Cuentos víricos // El misterio de la galleta












Tuvo muy poco tiempo libre en aquel viaje profesional a San Francisco, pero se saltó un par de tediosas conferencias para pasear por las calles. O cabecear o callejear, pensó, y se decidió por lo segundo. La hora de comer lo pilló en Chinatown.


Caminaba y, de repente, una mujer salió despedida de algún lugar y le dijo con un grito y una sonrisa: “Es el mejor chino de la ciudad”. Ningún elemento externo indicaba que allí dieran de comer. Una fachada sin cartel y una puerta sin cristal. Entró y encontró un gran comedor desangelado como un piso de muestra. Mesas con protectores de plástico transparente y personas silenciosas y con prisa.

Pidió cangrejo con pimienta negra y lenguas de pato, más que nada por salir de la rutina y poder contar a la familia alguna aventura y recrearse con la cara de asco del hermano.

El cangrejo le dejó la lengua en llamas y las de pato, indiferente. Fue como masticar un chicle sin sabor. Al terminar, le acercaron con la cuenta una galleta de la fortuna. Tras romperla, encontró un mensaje: “Si te duele el corazón ve al cardiólogo”. Le pareció un aviso extraño, entre tétrico y cachondo. ¿Era una instrucción médica o amorosa?


Pensaba que esa especialidad tan popular en California solo contenía proverbios y frases con una sabiduría cleenex, para tirar de inmediato. La guardó en la cartera como segunda curiosidad del viaje después de las gomosas lenguas de ánade.

Solo años después volvió a acordarse de aquello en otro restaurante chino, este, en su ciudad natal. Después de un banquete a bajo precio en los que le sirvieron los platos estrella que los chinos nunca preparan en China, también le dieron uno de los saquitos crujientes a modo de despedida.


Las letras en su interior lo dejaron perplejo: “Socorro: he sido secuestrada”. ¿Era de verdad o una burla? Se planteó si se trataba de un mensaje de auxilio de alguien esclavizado en un taller de galletitas o el humor salvaje de un guionista. ¿Cómo saberlo?

Buscó a un empleado para mostrarle el papelito, pero enseguida se avergonzó. Le pareció imposible la situación. ¿Una mujer (estaba escrito en femenino) amasaba una pasta dulce y, en un despiste de los captores, alertaba de la situación con la frágil mensajería? ¿Y si la detenida era la escritora de los telegramas enharinados? Lo más probable era que no existiera ni la una ni la otra.

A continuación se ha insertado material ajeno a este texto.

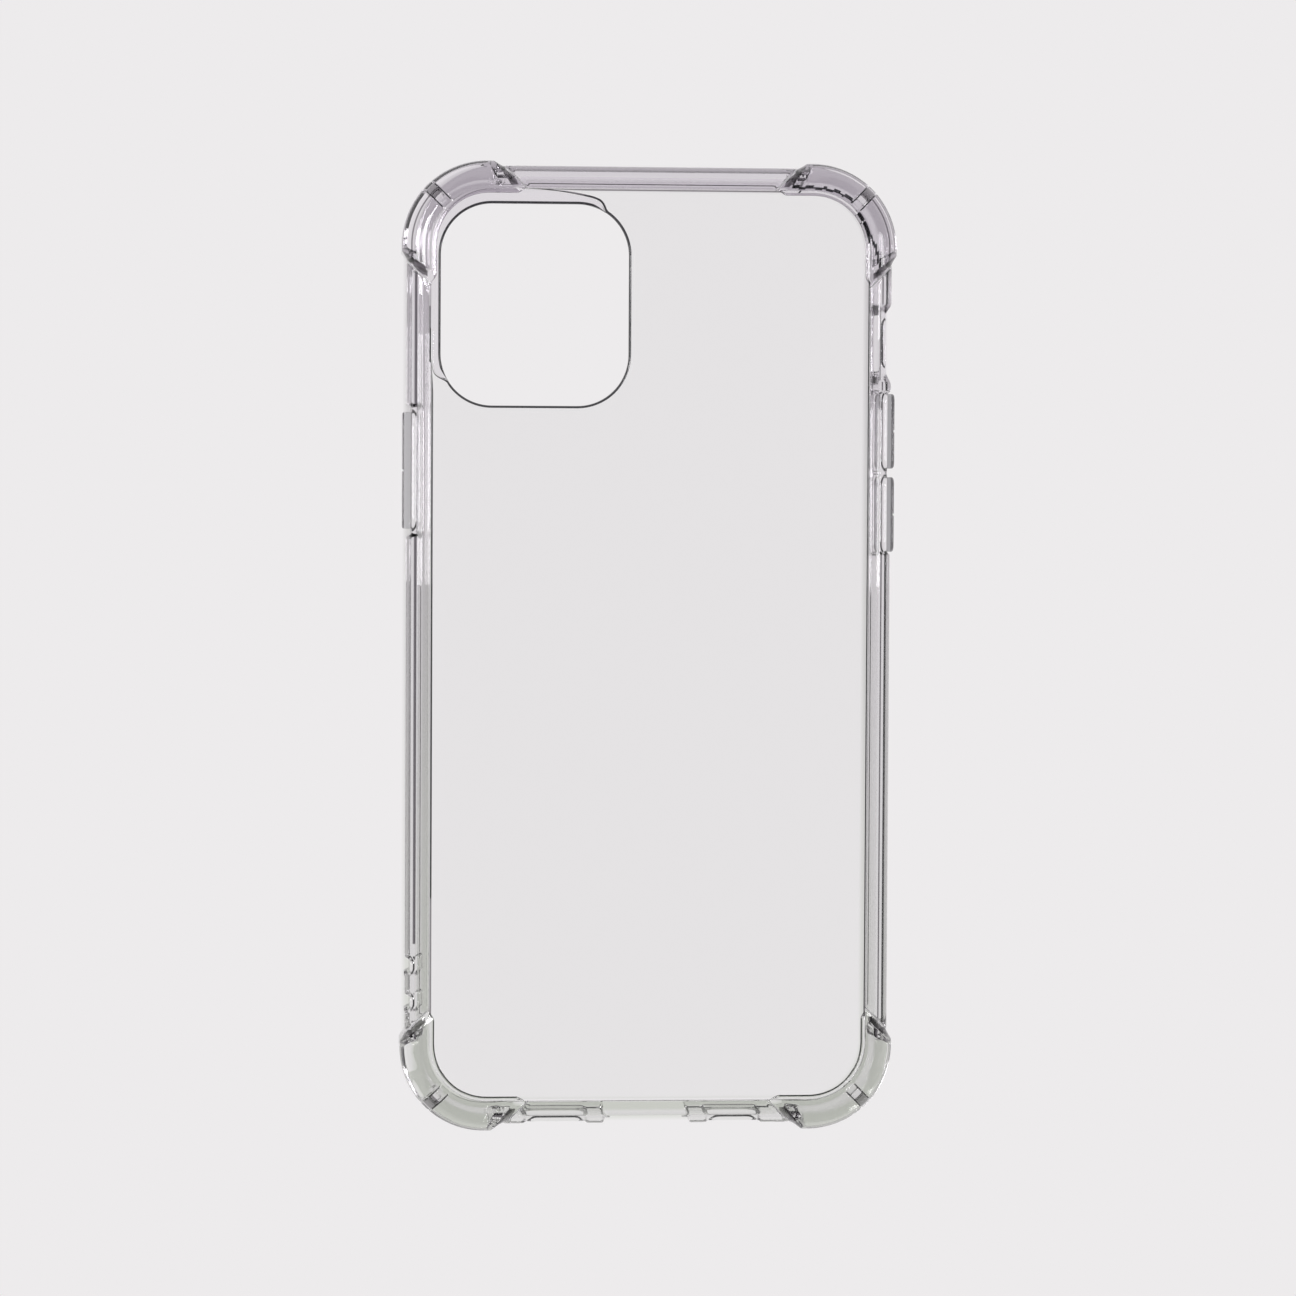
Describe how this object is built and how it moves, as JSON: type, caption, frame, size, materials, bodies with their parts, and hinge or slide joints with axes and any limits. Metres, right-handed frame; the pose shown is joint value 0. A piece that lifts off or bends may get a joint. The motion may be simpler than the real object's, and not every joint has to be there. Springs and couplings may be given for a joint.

Regresó al establecimiento en busca de respuestas. La rutina se repitió con la cuenta. La nota apremiaba: “Sálvame, pero si avisas a la policía me matarán”. ¿Eran notificaciones particulares o generales? Miró alrededor por si otros clientes estaban en la misma situación, pero el resto de comensales movía los palillos con indiferencia.


A la noche volvió a sentarse. El encargado lo recibió con la mejor de las sonrisas. Por tercera vez hubo noticia: “En mi confinamiento, preparo las galletas pensando en ti”. Esa intriga lo obligó a acudir a diario al comedor

Superó la superficialidad de la primera parte de la carta –disponible para contentar a los clientes occidentales de cobarde paladar– para sudar y sentirse vivo con las especialidades picantes de Sichuan.

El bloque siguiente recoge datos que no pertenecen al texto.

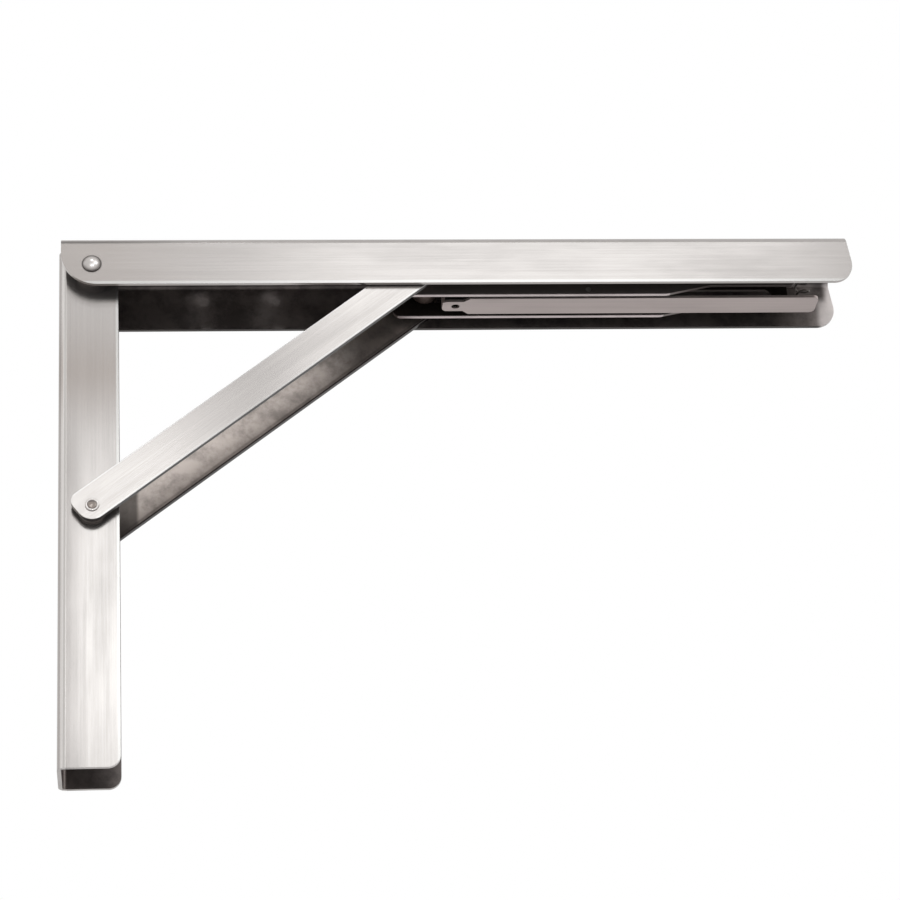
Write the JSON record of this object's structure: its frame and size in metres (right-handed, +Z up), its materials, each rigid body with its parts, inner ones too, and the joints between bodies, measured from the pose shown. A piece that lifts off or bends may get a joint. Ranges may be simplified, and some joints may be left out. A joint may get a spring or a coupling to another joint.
{
  "type": "folding shelf bracket",
  "caption": "Folding shelf bracket: a channel shelf arm pivots on a channel wall arm and is held level by strut bars whose upper pin slides along a rail.",
  "frame": {"origin": "centre of the wall screw pattern, on the face that lies against the wall", "axes": "+X out from the wall along the open shelf arm, +Z up to the shelf, Y along the pivots"},
  "size_m": [0.4012, 0.0514, 0.2786],
  "materials": {
    "channel_steel": "brushed stainless sheet, warm grey",
    "bar_steel": "brushed stainless bar, mill finish on the inner side",
    "rail_steel": "plain rolled stainless sheet",
    "lever_steel": "plain rolled stainless strip",
    "rivet_steel": "cold-headed stainless",
    "pin_steel": "turned stainless",
    "roller_steel": "turned steel, dull",
    "bush_steel": "turned steel, dull",
    "spring_steel": "drawn spring wire"
  },
  "bodies": {
    "wall_side": {"wall_arm": "channel_steel", "main_pivot_rivet_front": "rivet_steel", "main_pivot_rivet_rear": "rivet_steel", "main_pivot_bush_front": "bush_steel", "main_pivot_bush_rear": "bush_steel", "strut_pivot_rivet_front": "rivet_steel", "strut_pivot_rivet_rear": "rivet_steel", "strut_pivot_washer_front": "bush_steel", "strut_pivot_washer_rear": "bush_steel"},
    "shelf_side": {"shelf_arm": "channel_steel", "guide_rail": "rail_steel", "rail_rivets": "rivet_steel", "lever_pin": "pin_steel", "lever_spring": "spring_steel"},
    "slider": {"slide_pin": "pin_steel", "guide_roller": "roller_steel", "slide_bush_front": "bush_steel", "slide_bush_rear": "bush_steel"},
    "strut": {"strut_bar_front": "bar_steel", "strut_bar_rear": "bar_steel", "strut_end_rivet_front": "rivet_steel", "strut_end_rivet_rear": "rivet_steel"},
    "lever": {"release_lever": "lever_steel"}
  },
  "joints": [
    {"name": "shelf_fold", "type": "hinge", "parent": "wall_side", "child": "shelf_side", "pos_m": [0.0164, 0, 0.12505], "axis": [0, 1, 0], "range_deg": [0, 90]},
    {"name": "strut_swing", "type": "hinge", "parent": "wall_side", "child": "strut", "pos_m": [0.0164, 0, -0.00695], "axis": [0, 1, 0], "range_deg": [0, 128.17]},
    {"name": "pin_slide", "type": "slide", "parent": "shelf_side", "child": "slider", "axis": [1, 0, 0], "range_m": [0, 0.17767]},
    {"name": "lever_press", "type": "hinge", "parent": "shelf_side", "child": "lever", "pos_m": [0.2664, 0, 0.11645], "axis": [0, -1, 0], "range_deg": [0, 1.7], "stiffness_Nm_per_rad": 0.5, "springref_deg": -11.46, "deforming": ["lever_spring"]}
  ],
  "couplings": [
    {"joint": "strut_swing", "follows": "shelf_fold", "ratio": 1.424},
    {"joint": "pin_slide", "follows": "shelf_fold", "m_per_rad": 0.1131}
  ]
}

La lengua, de nuevo, vibraba. Su cuerpo vibraba. El mejor momento era final, cuando esparcía los trozos de galleta. “Enjaulada, aguardo el día en que vendrás a por mí”. “¿Has comido bien, mi amor? El postre soy yo”. “Estoy cubierta solo con harina”. “Mi fortuna es haberte enamorado con una galleta”.

El encargado vigilaba atentamente la sala. Ya no sabía cómo continuar la narración. Se le acababan las ideas. ¿Con qué argumentos podría retenerlo?


El negocio de la hostelería era cada vez más complicado. No solo había que dar bien de comer, sino crear historias con gancho para conquistar al comensal.